**Short problem:** Start at the line containing "Write part 2 of" and stop at the line containing "shade(bracket)"; copy those lines exactly, both ends included, and no others.

**Source data:**
** BEGIN **

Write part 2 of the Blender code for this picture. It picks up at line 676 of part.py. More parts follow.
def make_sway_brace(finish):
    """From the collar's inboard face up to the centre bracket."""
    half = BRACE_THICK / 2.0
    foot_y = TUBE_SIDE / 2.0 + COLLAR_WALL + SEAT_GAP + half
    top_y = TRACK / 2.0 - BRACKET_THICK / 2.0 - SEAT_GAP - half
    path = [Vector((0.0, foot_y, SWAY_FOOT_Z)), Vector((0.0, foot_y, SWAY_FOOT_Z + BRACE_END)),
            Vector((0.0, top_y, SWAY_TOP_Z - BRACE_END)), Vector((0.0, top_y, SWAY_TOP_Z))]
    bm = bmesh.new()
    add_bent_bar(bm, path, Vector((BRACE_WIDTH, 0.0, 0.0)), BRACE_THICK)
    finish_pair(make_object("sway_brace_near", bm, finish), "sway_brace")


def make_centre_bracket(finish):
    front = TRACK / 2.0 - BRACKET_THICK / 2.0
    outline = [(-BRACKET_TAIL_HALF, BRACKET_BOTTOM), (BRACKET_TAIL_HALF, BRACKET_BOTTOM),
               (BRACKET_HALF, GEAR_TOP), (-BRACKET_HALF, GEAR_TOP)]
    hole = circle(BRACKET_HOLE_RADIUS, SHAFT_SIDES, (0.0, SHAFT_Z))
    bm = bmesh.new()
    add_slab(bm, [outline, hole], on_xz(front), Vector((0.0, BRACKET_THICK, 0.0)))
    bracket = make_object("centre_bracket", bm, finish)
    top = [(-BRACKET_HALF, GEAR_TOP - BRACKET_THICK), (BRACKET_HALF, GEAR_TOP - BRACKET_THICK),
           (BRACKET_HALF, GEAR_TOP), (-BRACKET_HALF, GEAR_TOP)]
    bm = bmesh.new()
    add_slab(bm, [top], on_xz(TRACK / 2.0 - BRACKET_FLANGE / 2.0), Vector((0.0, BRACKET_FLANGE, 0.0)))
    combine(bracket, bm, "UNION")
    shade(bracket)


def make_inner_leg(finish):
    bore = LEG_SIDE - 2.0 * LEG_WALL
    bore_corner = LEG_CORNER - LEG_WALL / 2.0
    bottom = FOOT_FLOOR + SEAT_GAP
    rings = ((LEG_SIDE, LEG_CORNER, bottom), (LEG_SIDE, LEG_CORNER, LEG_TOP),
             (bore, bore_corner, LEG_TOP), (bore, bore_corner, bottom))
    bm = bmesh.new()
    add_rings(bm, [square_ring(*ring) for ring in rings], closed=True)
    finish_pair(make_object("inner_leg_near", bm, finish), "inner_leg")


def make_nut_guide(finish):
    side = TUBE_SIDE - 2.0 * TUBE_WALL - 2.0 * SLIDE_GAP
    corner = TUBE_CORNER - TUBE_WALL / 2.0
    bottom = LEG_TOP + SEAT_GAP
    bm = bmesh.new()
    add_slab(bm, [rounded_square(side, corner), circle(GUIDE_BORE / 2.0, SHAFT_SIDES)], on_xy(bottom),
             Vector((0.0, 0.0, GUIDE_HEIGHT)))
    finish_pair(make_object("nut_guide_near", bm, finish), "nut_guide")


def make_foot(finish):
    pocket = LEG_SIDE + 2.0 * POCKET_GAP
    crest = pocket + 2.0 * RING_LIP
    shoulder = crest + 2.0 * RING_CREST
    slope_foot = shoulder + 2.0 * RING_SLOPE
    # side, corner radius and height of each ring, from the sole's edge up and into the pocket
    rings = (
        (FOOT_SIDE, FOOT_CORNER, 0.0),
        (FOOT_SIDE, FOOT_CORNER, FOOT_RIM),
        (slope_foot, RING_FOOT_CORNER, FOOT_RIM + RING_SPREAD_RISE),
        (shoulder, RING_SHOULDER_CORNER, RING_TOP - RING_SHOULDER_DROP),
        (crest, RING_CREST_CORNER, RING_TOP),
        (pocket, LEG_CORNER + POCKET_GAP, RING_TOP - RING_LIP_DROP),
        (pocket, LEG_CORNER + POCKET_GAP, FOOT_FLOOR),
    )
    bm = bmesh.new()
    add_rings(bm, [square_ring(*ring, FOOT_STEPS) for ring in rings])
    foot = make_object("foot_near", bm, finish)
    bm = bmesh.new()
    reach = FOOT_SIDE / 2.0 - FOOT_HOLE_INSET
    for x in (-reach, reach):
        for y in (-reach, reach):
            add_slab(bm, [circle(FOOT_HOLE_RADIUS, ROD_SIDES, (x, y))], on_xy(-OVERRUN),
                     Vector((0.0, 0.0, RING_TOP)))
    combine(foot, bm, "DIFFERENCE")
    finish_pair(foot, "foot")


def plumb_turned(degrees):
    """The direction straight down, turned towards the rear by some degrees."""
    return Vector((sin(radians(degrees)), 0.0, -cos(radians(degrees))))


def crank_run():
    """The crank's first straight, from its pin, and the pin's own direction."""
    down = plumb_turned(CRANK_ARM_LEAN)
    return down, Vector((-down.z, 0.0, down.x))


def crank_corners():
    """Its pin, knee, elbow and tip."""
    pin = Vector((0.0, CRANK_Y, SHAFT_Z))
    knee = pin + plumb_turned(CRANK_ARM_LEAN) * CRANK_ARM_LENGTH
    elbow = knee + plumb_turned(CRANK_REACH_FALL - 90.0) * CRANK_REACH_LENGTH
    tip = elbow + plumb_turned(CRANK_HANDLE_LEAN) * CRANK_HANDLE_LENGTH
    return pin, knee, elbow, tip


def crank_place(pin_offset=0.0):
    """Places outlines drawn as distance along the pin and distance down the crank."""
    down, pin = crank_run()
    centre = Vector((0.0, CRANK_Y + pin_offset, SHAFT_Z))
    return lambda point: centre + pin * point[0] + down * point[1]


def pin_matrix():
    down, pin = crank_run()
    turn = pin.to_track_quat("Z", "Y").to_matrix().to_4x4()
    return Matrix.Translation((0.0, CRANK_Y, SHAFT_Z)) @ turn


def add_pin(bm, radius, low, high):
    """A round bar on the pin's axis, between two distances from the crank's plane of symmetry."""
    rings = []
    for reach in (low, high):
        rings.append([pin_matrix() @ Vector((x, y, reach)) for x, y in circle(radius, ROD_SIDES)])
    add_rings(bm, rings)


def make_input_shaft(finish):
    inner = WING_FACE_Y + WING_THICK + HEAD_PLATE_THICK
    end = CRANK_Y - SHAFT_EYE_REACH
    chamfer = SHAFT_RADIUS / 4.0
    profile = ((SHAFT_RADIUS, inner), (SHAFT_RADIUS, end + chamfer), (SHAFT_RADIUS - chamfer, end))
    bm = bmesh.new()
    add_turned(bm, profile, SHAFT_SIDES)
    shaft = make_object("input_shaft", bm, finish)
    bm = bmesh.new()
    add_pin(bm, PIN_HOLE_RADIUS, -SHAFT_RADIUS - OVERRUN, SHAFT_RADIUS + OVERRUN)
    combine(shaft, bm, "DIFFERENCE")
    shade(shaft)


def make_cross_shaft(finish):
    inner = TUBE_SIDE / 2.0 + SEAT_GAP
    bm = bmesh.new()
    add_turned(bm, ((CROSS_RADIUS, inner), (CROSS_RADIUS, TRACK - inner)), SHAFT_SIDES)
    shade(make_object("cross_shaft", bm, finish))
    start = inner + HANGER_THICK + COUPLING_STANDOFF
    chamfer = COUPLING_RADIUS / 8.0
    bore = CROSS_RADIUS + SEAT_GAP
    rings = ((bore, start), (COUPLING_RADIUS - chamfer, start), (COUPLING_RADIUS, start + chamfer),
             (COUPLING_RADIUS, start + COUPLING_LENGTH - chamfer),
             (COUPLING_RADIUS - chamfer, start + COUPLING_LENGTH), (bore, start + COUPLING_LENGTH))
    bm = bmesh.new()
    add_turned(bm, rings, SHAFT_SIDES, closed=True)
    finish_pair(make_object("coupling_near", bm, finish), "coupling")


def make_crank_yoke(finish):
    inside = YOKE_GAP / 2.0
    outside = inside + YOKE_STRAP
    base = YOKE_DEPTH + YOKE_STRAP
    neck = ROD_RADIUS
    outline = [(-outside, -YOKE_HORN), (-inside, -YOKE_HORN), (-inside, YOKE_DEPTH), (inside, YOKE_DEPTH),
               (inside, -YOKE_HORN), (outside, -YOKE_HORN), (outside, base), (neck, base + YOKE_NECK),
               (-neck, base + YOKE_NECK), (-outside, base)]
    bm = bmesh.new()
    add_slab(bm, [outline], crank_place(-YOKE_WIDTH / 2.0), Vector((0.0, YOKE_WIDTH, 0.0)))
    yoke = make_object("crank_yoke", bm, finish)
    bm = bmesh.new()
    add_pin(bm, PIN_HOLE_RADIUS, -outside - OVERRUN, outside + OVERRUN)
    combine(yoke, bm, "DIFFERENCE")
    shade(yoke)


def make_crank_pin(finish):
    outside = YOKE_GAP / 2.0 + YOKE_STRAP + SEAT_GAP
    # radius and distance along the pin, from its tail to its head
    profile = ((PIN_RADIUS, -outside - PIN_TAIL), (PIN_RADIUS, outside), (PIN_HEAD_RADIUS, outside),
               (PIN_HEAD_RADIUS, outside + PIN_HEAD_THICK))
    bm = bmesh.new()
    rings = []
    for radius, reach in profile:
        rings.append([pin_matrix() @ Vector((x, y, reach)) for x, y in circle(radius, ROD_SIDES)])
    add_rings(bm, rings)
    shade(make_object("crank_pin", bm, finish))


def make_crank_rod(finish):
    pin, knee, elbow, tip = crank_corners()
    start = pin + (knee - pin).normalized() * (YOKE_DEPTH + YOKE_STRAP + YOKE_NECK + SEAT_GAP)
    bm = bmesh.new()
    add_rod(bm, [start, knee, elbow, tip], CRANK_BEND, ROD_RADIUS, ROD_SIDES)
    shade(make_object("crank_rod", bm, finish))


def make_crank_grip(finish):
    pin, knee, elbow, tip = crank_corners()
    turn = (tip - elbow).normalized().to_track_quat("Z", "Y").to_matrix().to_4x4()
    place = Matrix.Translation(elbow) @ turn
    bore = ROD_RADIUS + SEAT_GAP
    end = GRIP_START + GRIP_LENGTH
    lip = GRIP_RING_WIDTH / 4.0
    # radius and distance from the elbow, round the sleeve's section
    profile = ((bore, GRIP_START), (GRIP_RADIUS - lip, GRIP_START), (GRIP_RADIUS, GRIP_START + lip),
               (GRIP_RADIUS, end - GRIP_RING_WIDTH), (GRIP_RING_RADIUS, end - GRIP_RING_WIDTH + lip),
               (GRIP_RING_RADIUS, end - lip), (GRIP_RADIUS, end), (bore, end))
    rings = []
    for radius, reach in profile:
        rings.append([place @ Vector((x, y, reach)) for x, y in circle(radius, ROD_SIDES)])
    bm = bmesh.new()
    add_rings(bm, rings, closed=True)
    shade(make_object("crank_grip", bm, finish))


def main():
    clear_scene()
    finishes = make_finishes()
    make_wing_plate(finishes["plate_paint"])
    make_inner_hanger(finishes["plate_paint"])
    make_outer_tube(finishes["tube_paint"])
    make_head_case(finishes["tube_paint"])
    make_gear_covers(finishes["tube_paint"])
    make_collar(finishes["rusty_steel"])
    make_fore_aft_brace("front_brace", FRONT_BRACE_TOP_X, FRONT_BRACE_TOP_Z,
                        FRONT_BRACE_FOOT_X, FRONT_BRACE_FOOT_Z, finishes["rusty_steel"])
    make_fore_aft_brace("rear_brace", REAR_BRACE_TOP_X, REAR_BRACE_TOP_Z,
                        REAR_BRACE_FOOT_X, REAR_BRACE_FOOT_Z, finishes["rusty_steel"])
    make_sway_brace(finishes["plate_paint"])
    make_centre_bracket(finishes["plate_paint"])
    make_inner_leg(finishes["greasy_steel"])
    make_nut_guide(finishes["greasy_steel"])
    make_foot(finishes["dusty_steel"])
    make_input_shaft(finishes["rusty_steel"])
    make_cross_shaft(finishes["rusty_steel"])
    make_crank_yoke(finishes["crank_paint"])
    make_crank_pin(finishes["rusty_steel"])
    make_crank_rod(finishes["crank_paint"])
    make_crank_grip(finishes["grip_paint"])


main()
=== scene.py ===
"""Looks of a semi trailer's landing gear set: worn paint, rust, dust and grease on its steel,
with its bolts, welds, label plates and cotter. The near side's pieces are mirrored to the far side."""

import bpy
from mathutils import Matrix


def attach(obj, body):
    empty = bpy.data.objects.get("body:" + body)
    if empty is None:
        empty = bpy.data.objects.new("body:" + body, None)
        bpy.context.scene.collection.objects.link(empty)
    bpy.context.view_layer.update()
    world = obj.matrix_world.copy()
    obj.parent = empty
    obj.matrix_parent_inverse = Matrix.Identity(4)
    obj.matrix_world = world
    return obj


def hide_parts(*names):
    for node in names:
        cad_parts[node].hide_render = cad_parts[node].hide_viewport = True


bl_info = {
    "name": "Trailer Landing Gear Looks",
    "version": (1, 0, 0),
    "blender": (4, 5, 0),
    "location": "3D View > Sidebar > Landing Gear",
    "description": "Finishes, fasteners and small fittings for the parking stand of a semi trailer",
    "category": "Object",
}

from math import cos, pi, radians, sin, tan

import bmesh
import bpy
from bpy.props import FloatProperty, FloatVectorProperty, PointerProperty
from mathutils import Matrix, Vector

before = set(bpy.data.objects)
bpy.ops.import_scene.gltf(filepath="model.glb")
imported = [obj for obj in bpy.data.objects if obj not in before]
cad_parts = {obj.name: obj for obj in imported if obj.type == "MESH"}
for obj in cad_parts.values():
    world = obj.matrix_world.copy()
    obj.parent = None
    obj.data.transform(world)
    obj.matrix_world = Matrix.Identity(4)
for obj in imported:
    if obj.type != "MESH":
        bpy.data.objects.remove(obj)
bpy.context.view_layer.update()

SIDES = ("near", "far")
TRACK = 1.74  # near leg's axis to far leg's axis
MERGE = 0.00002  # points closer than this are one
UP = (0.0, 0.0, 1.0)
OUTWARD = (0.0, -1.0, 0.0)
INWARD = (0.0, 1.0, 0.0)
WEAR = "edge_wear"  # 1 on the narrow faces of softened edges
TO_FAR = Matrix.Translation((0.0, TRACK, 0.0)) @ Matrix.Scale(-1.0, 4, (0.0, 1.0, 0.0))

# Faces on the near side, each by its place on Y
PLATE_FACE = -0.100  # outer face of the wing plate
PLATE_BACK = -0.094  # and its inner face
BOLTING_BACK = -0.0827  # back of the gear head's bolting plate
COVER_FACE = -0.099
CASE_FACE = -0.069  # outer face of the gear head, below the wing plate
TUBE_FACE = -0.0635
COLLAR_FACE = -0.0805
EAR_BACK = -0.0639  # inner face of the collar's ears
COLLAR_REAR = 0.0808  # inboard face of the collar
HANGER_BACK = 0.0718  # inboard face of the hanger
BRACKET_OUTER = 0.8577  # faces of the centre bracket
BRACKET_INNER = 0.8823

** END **
** BEGIN **

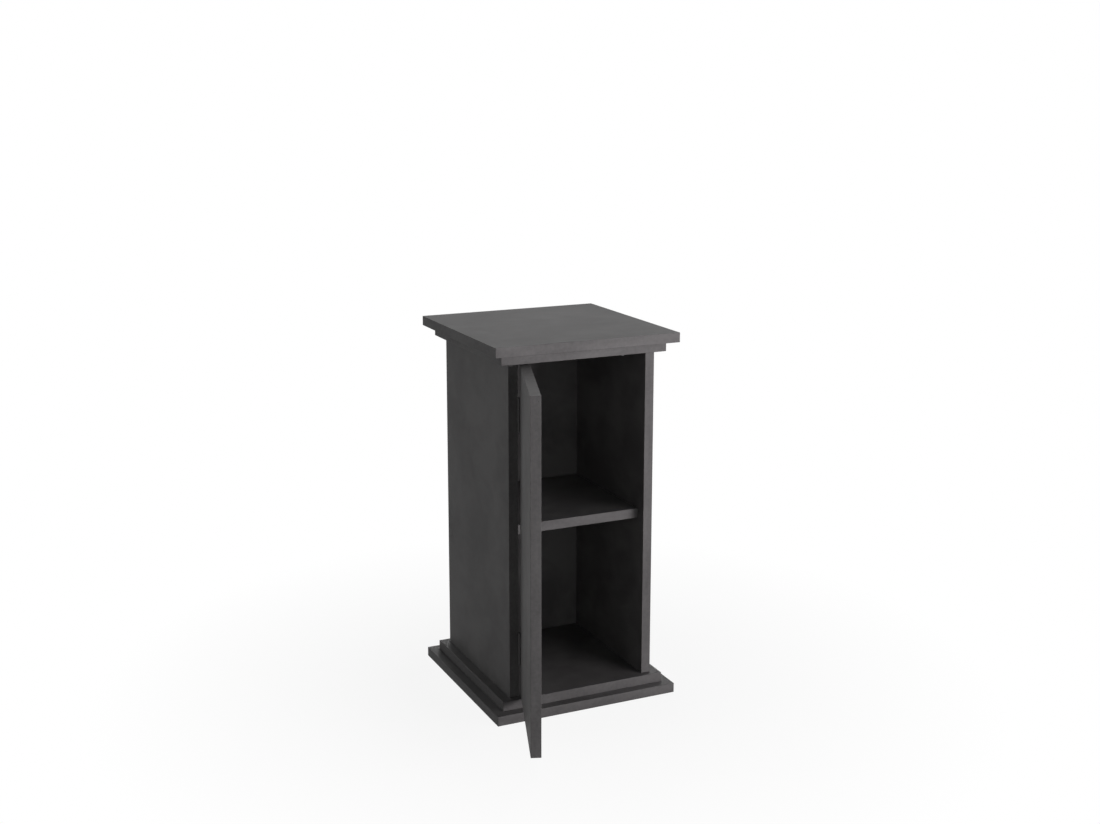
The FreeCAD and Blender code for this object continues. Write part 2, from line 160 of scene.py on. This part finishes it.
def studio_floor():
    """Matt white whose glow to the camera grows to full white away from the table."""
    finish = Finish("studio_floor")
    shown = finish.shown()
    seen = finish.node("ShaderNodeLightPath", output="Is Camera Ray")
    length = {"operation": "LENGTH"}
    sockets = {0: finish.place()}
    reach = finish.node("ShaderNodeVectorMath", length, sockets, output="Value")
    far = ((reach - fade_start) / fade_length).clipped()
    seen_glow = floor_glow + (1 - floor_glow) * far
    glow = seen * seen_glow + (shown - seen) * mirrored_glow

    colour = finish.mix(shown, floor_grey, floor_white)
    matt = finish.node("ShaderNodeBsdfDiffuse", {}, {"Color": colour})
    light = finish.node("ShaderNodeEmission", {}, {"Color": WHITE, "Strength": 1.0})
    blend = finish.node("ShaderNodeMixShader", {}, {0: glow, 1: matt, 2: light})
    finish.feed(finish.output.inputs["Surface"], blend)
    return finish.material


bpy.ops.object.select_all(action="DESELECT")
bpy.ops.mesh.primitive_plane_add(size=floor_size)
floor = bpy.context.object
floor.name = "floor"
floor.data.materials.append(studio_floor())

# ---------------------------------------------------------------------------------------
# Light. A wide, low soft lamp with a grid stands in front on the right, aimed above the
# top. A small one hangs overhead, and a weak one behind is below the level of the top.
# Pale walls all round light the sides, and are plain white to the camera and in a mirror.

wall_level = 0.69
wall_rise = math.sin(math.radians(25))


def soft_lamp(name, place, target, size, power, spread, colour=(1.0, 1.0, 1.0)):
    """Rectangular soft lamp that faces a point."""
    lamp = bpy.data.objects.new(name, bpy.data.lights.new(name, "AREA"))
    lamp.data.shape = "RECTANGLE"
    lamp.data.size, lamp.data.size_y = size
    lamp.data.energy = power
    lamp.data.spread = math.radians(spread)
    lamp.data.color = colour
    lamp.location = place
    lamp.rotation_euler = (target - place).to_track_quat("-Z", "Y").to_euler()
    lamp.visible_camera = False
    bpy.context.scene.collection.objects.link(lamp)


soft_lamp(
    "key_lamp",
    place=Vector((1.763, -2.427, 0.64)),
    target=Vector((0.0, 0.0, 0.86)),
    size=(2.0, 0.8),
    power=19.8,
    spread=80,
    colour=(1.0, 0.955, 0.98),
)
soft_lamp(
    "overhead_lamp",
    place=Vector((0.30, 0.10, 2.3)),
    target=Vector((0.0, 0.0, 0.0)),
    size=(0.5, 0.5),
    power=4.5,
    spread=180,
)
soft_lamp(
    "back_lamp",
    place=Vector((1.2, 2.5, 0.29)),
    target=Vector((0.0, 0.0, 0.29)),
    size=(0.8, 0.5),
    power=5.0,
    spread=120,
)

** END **
** BEGIN **

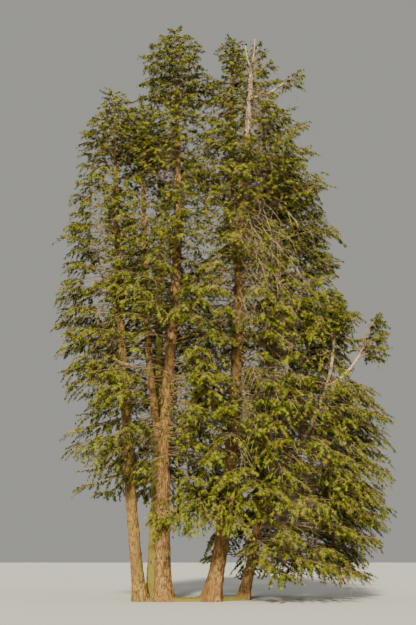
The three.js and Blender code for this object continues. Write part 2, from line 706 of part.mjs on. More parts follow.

** END **

**Problem solution:**
Write part 2 of the Blender code for this picture. It picks up at line 676 of part.py. More parts follow.
def make_sway_brace(finish):
    """From the collar's inboard face up to the centre bracket."""
    half = BRACE_THICK / 2.0
    foot_y = TUBE_SIDE / 2.0 + COLLAR_WALL + SEAT_GAP + half
    top_y = TRACK / 2.0 - BRACKET_THICK / 2.0 - SEAT_GAP - half
    path = [Vector((0.0, foot_y, SWAY_FOOT_Z)), Vector((0.0, foot_y, SWAY_FOOT_Z + BRACE_END)),
            Vector((0.0, top_y, SWAY_TOP_Z - BRACE_END)), Vector((0.0, top_y, SWAY_TOP_Z))]
    bm = bmesh.new()
    add_bent_bar(bm, path, Vector((BRACE_WIDTH, 0.0, 0.0)), BRACE_THICK)
    finish_pair(make_object("sway_brace_near", bm, finish), "sway_brace")


def make_centre_bracket(finish):
    front = TRACK / 2.0 - BRACKET_THICK / 2.0
    outline = [(-BRACKET_TAIL_HALF, BRACKET_BOTTOM), (BRACKET_TAIL_HALF, BRACKET_BOTTOM),
               (BRACKET_HALF, GEAR_TOP), (-BRACKET_HALF, GEAR_TOP)]
    hole = circle(BRACKET_HOLE_RADIUS, SHAFT_SIDES, (0.0, SHAFT_Z))
    bm = bmesh.new()
    add_slab(bm, [outline, hole], on_xz(front), Vector((0.0, BRACKET_THICK, 0.0)))
    bracket = make_object("centre_bracket", bm, finish)
    top = [(-BRACKET_HALF, GEAR_TOP - BRACKET_THICK), (BRACKET_HALF, GEAR_TOP - BRACKET_THICK),
           (BRACKET_HALF, GEAR_TOP), (-BRACKET_HALF, GEAR_TOP)]
    bm = bmesh.new()
    add_slab(bm, [top], on_xz(TRACK / 2.0 - BRACKET_FLANGE / 2.0), Vector((0.0, BRACKET_FLANGE, 0.0)))
    combine(bracket, bm, "UNION")
    shade(bracket)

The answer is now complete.